Brian Smale

Just five years old, Seattle-based Best Practice Architecture and Design has amassed a broad portfolio of residential, commercial, office, and restaurant projects. What distinguishes the firm is its ability to deliver an extra level of craft to clients by collaborating with photographers, metal sculptors, and neon artists on the city’s art scene. “We’re always looking for an excuse to work with our artists and fabricators … because it allows us to put more local, specific touches to our projects,” says Kailin Gregga, Assoc. AIA, who leads the studio with Ian Butcher, AIA.

Before founding Best Practice in 2011, Butcher worked for Roy McMakin, a Seattle artist whose practice had expanded into furniture and residential design. Butcher managed the residential projects, but wanted to strike out on his own with an emphasis on artistic craftsmanship.
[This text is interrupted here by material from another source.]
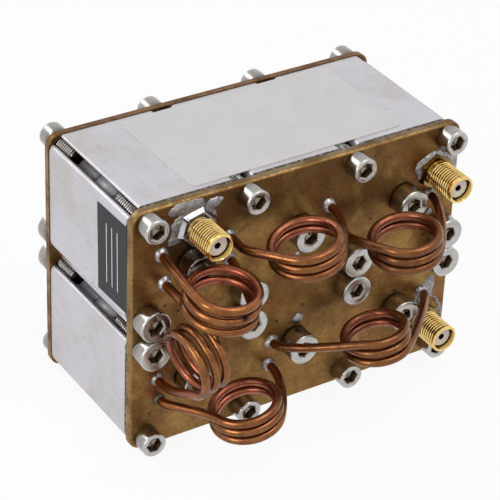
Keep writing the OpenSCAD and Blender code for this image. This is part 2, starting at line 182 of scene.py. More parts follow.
# Burnt spots on the wires, in millimetres
SCORCHES = ((-26.2, -21.5, 41.8),)
SCORCH_RADIUS = 0.5 * MM

# Heat stains on the brass: place on the plate and radius in millimetres, and screen colour
BRASS_STAINS = ((-33.2, 14.0, 4.6, (134, 74, 44)), (-33.2, 43.0, 4.4, (128, 76, 46)),
                (-30.6, 47.6, 3.4, (74, 60, 54)), (-24.6, 47.6, 4.0, (96, 50, 26)),
                (33.4, 40.6, 4.0, (140, 90, 60)), (36.6, 15.6, 4.4, (138, 92, 62)))

# Labels: points along the sides of a sheet, turn on the face, what it is smaller than its
# solid by, and corners
LABEL_GRID = (41, 31)
PAPER_TURN = math.radians(0.6)
PAPER_MARGIN = (0.7 * MM, 0.9 * MM)
PAPER_CORNER = 1.8 * MM
TAPE_TURN = math.radians(1.2)
TAPE_MARGIN = 0.3 * MM
TAPE_CORNER = 0.1 * MM
# Top of the tape and underside of its lines, as shares of the solid's thickness
TAPE_SHARE = 0.7
LINE_SHARE = 0.66
LINE_SIZE = (0.3 * MM, 14 * MM)
LINE_THICKNESS = 0.04 * MM
LINE_CORNER = 0.12 * MM
# Plain lines on the dark tape, measured across it from its middle, in millimetres
TAPE_LINES = (-2.2, 0.0, 2.2)

# Small dark collars: number of the link, start or end, and how burnt
BURNT_COLLARS = {(3, 0): 0.6, (4, 0): 1.0, (0, 1): 0.3}

# Pins on the plate: place and radius, in millimetres, and how burnt the lower half is
PIN_DOTS = ((-0.3, 37.1, 0.6, 0.0), (7.6, 42.3, 0.6, 0.0), (33.3, 37.3, 0.8, 0.0),
            (0.7, 20.4, 1.3, 1.0))

# Sheets of solder on the plate: height, then corners of the outline (x, z), in millimetres
SOLDER_SHEETS = (
    (0.34, ((-32.0, 55.8), (-31.2, 56.7), (-30.3, 57.5), (-29.0, 57.6), (-27.4, 57.6), (-25.1, 57.6),
            (-23.9, 57.2), (-23.0, 55.5), (-22.2, 56.5), (-20.6, 56.8), (-19.0, 56.0), (-19.6, 55.0),
            (-21.0, 54.3), (-20.6, 53.2), (-20.4, 52.3), (-20.7, 50.9), (-22.4, 49.6), (-25.2, 48.9),
            (-28.4, 48.6), (-30.1, 48.2), (-31.8, 48.4), (-31.4, 49.6), (-30.9, 51.2), (-31.0, 52.9),
            (-30.3, 53.7), (-29.2, 54.8), (-31.0, 54.9))),
    (0.45, ((28.6, 48.5), (28.9, 50.0), (30.1, 50.7), (31.6, 51.6), (33.3, 52.2), (34.4, 52.4),
            (35.2, 51.8), (36.6, 51.0), (37.7, 50.1), (39.5, 49.3), (39.5, 45.8), (38.6, 46.7),
            (37.7, 47.4), (36.6, 45.0), (33.0, 44.0), (30.4, 45.4), (29.4, 47.4))),
    (0.35, ((32.8, 41.6), (33.6, 42.4), (34.8, 41.5), (36.1, 39.8), (34.9, 39.7), (33.6, 40.6))),
    (0.4, ((35.8, 20.4), (34.6, 19.6), (33.6, 18.5), (32.6, 17.6), (31.7, 16.7), (31.4, 13.8),
           (31.2, 12.4), (33.4, 13.4), (35.3, 14.3), (36.9, 13.9), (38.2, 11.2), (37.3, 10.3),
           (38.4, 9.8), (39.5, 7.6), (39.5, 9.9), (38.9, 11.6), (37.8, 13.4), (36.4, 14.8),
           (36.2, 16.4), (36.7, 17.7), (36.3, 19.8))),
)
# The sheets' grid, ragged outline, width of the slope at it, lumps and gap to the plate's
# edges, in millimetres, and how burnt they are
SOLDER_STEP = 0.14
SHEET_RAGGED = 0.16
SHEET_SLOPE = 0.9
SHEET_LUMPS = 0.14
SHEET_MARGIN = 0.45
SHEET_BURNT = 0.32
MOUND_SIDES = 40


# Mesh helpers

def add_object(name, data):
    made = bpy.data.objects.new(name, data)
    bpy.context.scene.collection.objects.link(made)
    return made


def mesh_object(name, points, faces, smooth=True):
    mesh = bpy.data.meshes.new(name)
    mesh.from_pydata([tuple(map(float, p)) for p in points], [], faces)
    mesh.polygons.foreach_set("use_smooth", [smooth] * len(mesh.polygons))
    mesh.update()
    return add_object(name, mesh)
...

Gregga—who was earning her B.A. in architecture from the University of Washington while Butcher was pursuing his M.Arch. there—joined three years later after stints with Diller Scofidio + Renfro and LMN Architects.
The firm name is “very open ended,” Gregga says, “and it allows us to morph the firm into whatever we need it to be.”

Rafael Soldi

Indeed, Best Practice’s work lacks any consistent aesthetic beyond an appreciation for low-fi, natural materials and the use of modular, space-dividing elements. Its projects can be minimalist stage sets for retail customers, as in its design for the Seattle footwear boutique Likelihood, or they can be breezy Postmodern smirks, such as the optometry shop Eye Eye, also in Seattle, for which the firm hired sculptor Troy Pillow to build repeating metal gables within the retail area.

Rafael Soldi

Best Practice often uses slat systems as art canvases, partitions, or, in the case of Seattle street food bistro Nue, to display the owner’s tchotchkes gathered from travel. In another local establishment, Estates Wine Room, two photographs (by Richard Knapp) of vineyards whose wines are featured on the menu are printed on opposite sides of another slat system. Visitors see one vineyard as they walk in one direction, and the other if they walk from the other end of the space.
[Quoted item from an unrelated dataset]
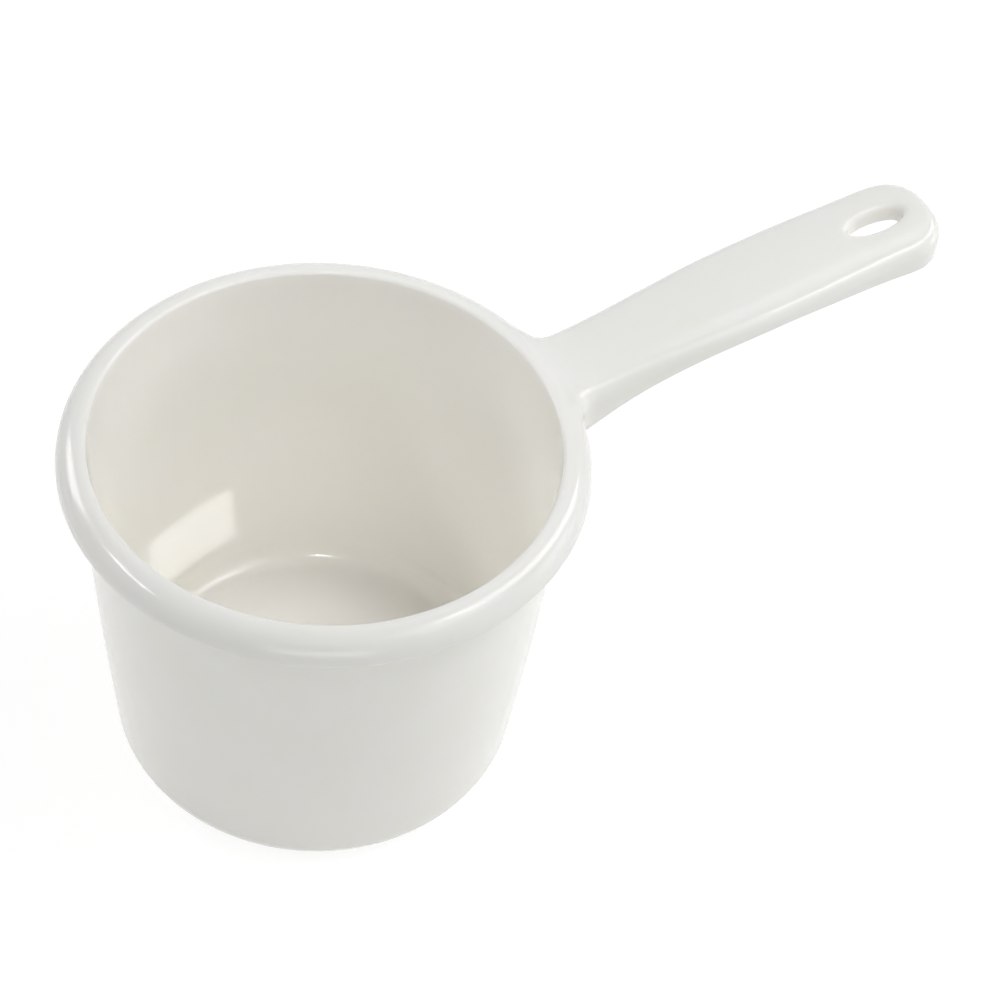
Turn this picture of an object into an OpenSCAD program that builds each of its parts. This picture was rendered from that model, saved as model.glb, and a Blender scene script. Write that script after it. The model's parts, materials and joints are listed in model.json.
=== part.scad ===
// Round water dipper, moulded in one piece: a tapered cup with a rolled lip, and a
// channel-shaped handle that rises to a hang hole near its tip.
// Millimetres, +Z up. The origin is the centre of the base, and the handle runs along +X.

/* [Cup] */
// Outer radius of the lip
lip_r = 80; // [66:1:100]
// Height of the lip's crest above the base
cup_h = 128; // [100:1:170]
// Radius of the flat base
base_r = 55.5; // [40:0.5:62]
// Outer radius of the corner between base and wall
corner_r = 9.6; // [5:0.2:14]
// Inner radius of the corner between floor and wall
inside_corner_r = 10; // [4:0.5:16]
// Thickness of the cup wall
wall_t = 2.6; // [1.6:0.1:3.4]
// Thickness of the floor
floor_t = 2.8; // [1.6:0.1:5]
// How far the wall bows outwards at mid height
wall_bow = 0.95; // [0:0.05:3]

/* [Lip] */
// Outer radius of the rolled lip's curl
lip_roll = 8; // [6:0.25:11]
// Thickness of the curl
lip_t = 2.4; // [1.4:0.1:3.2]
// Straight edge that hangs below the curl
lip_skirt = 0.8; // [0.4:0.1:5]
// Radius where the inside wall turns over into the lip
lip_edge_r = 1.2; // [0.6:0.1:2]

/* [Handle] */
// Reach of the handle beyond the lip
handle_len = 135.5; // [100:0.5:180]
// Width of the handle where it leaves the lip
neck_w = 29.6; // [24:0.2:34]
// Width of the handle at its widest
grip_w = 35.7; // [30:0.1:44]
// Width of the handle where its rounded tip starts
tip_w = 34; // [30:0.1:42]
// Radius of the corner between lip and handle, seen from above
neck_r = 10.2; // [6:0.2:14]
// Distance from the lip to where the handle starts to widen
swell_from = 12; // [8:1:30]
// Distance from the lip to where the handle is widest
swell_to = 70; // [50:1:90]
// Squareness of the tip, where 2 is a plain ellipse
tip_square = 2.6; // [2:0.05:3]
// Height of the lip's crest above the top of the handle at the lip
handle_step = 3; // [2:0.1:4.5]
// Height that the top of the handle gains from the lip to its tip
handle_rise = 20.8; // [0:0.2:40]
// How far the top of the handle arches above a straight line
handle_arch = 1.8; // [0:0.1:5]
// How far the sides of the top fall below its middle
crown = 1.45; // [0.4:0.05:2.5]
// Radius of the long top edges
edge_r = 5; // [3.5:0.1:6.5]
// Thickness of the handle's shell
handle_t = 2.4; // [1.6:0.1:3]
// Depth of the side skirts at the tip
tip_depth = 13.2; // [10:0.2:18]
// Extra fall of the skirts' lower edge from the tip back to the lip
skirt_fall = 26.2; // [18:0.2:32]

/* [Hang hole] */
// Length of the hole along the handle
hole_len = 20.5; // [16:0.5:32]
// Width of the hole
hole_w = 8; // [7:0.2:13]
// Distance from the tip to the middle of the hole
hole_from_tip = 20.5; // [17:0.5:40]
// Radius of the rounded edge round the hole
hole_edge_r = 2.5; // [1.5:0.1:3]
// Thickness of the collar that hangs below the hole
collar_t = 2.2; // [1.4:0.1:2.6]
// Depth of the collar below the top of the handle
collar_depth = 6.5; // [4:0.1:9]

/* [Hidden] */
$fn = 96;
plastic = "#E9E8E3";

// Cup outline
lip_z = cup_h - lip_roll;
roll_r = lip_r - lip_roll;
wall_top_z = cup_h - lip_edge_r;
wall_top_r = roll_r - lip_edge_r + wall_t;
wall_low_r = base_r + corner_r;
curl_in = lip_roll - lip_t;
curl_mid = lip_roll - lip_t / 2;
arc_steps = 10;
roll_steps = 16;
wall_steps = 14;
edge_from = 105;
lip_edge_steps = 5;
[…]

The firm turned to slat systems when tech clients began asking for inexpensive, flexible, but decidedly non-cubicle space dividers for what might be their first bespoke spaces. With startup companies, “the enthusiasm is maximum,” Gregga says, but “the budgets are pretty slim.”

Butcher and Gregga see the space they’re given to work with as a metaphorical piece of toast to which they can apply butter, or butter and jam. “One option is to take the butter and spread it as thin as you can,” Gregga says. Another approach is to “put all of the butter and jam on one piece of the toast, and have this epic bite.”

Mark Woods

Their fit-out project for Simply Measured, a Seattle-based marketing analytics company, is an example of the first approach. Best Practice uses splashes of bright orange furniture and soft blue-painted walls, ceilings, and floors to create visual interest and quirk within the 20,000-square-foot office, as in its lounge area where a series of picture frames are painted to match the walls, with the art swapped out for foam pyramids. This lighthearted touch, along with alder tables, custom-designed by the firm, add warmth to the once monotonous space, while remaining within a budget of $35 per square foot.

Rafael Soldi

The second approach, in which Best Practice seeks to create that “epic bite,” can be seen in an office renovation for a Seattle industrial design firm (which wishes to remain anonymous). Here, the designers put much of the budget into a plywood seating-and-shelving installation that creates a social space for visitors and employees while adding a moment of heightened liveliness to the generic floor plate.